Safety Practices When Working With 8 Gauge Wire

  • Never select breaker size based on the insulation's maximum temperature rating alone — match it to the equipment's actual terminal temperature rating, which is almost always printed on the breaker or panel.
  • Confirm whether the installation is a dry, wet, or direct-burial location, since insulation type requirements differ significantly between them.
  • Apply the correct derating factors for both ambient temperature and conductor bundling before finalizing a circuit design, rather than relying on the base ampacity table value alone.
  • Use torque specifications on terminal screws and lugs — under-torqued connections are a common cause of overheating independent of the wire's rated ampacity.
  • Always verify current local code requirements or consult a licensed electrician before sizing wire for a load-bearing circuit, since general reference tables can be superseded by local amendments.

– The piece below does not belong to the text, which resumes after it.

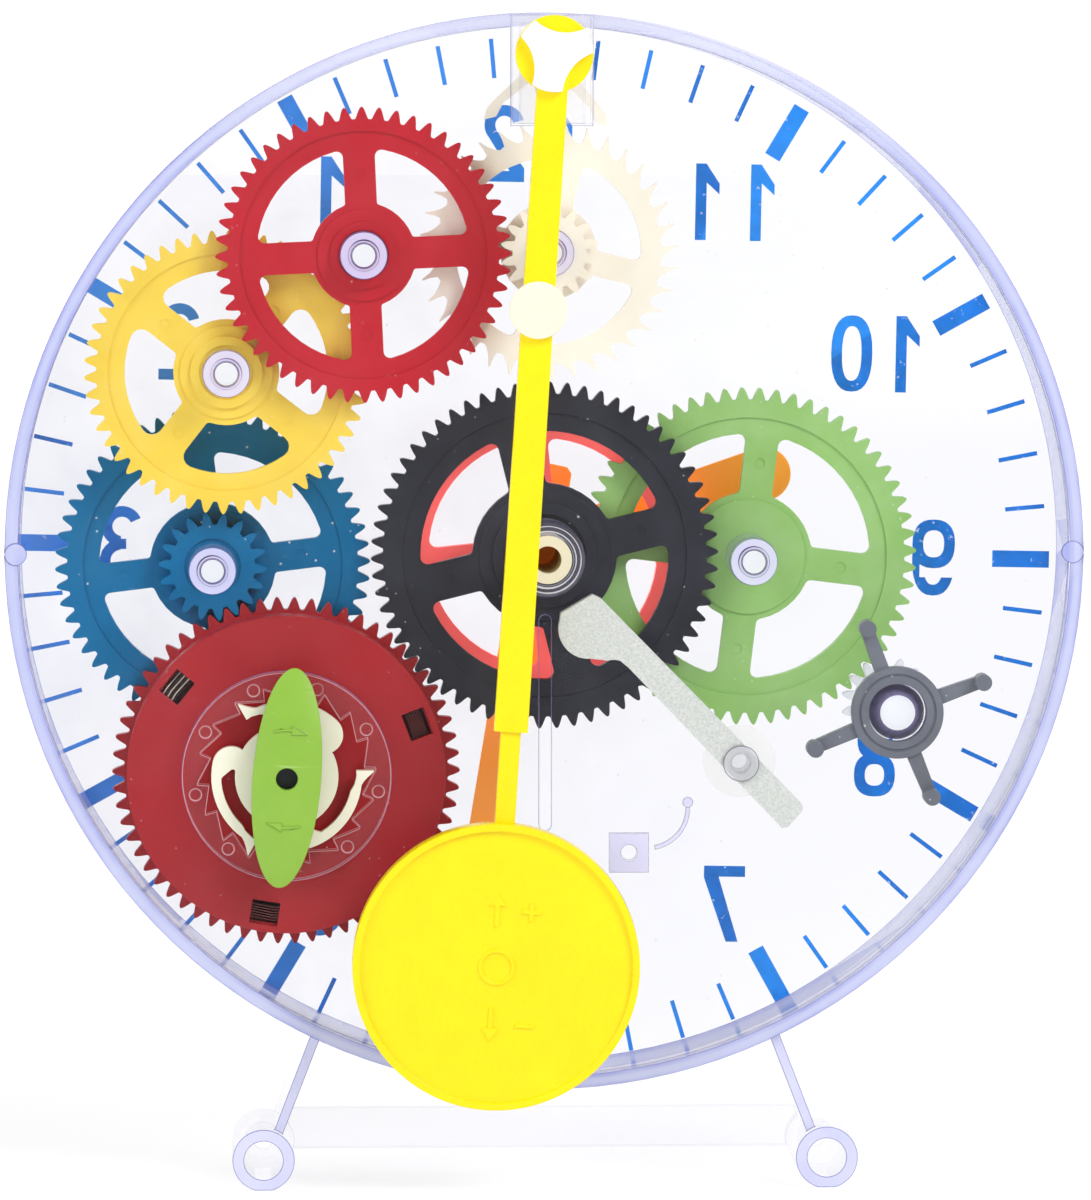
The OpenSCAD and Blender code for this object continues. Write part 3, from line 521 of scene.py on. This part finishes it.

Key Takeaways on 8 Gauge Wire Amp Capacity

  • 8 gauge copper wire is rated for roughly 40–55 amps depending on insulation type, but 40 amps is the standard practical figure for most installations.
  • Breaker size should always be matched to the wire's ampacity and the terminal temperature rating of the connected equipment, not the insulation's maximum theoretical rating.
  • Ambient temperature and conductor bundling both reduce real-world ampacity below the table value, and should be checked for the specific installation.
  • Aluminum 8 gauge wire has a lower ampacity than copper at the same gauge and should not be assumed interchangeable.
  • Always confirm ratings against the applicable electrical code and a qualified electrician for any load-bearing installation, since local code amendments can vary from general reference tables.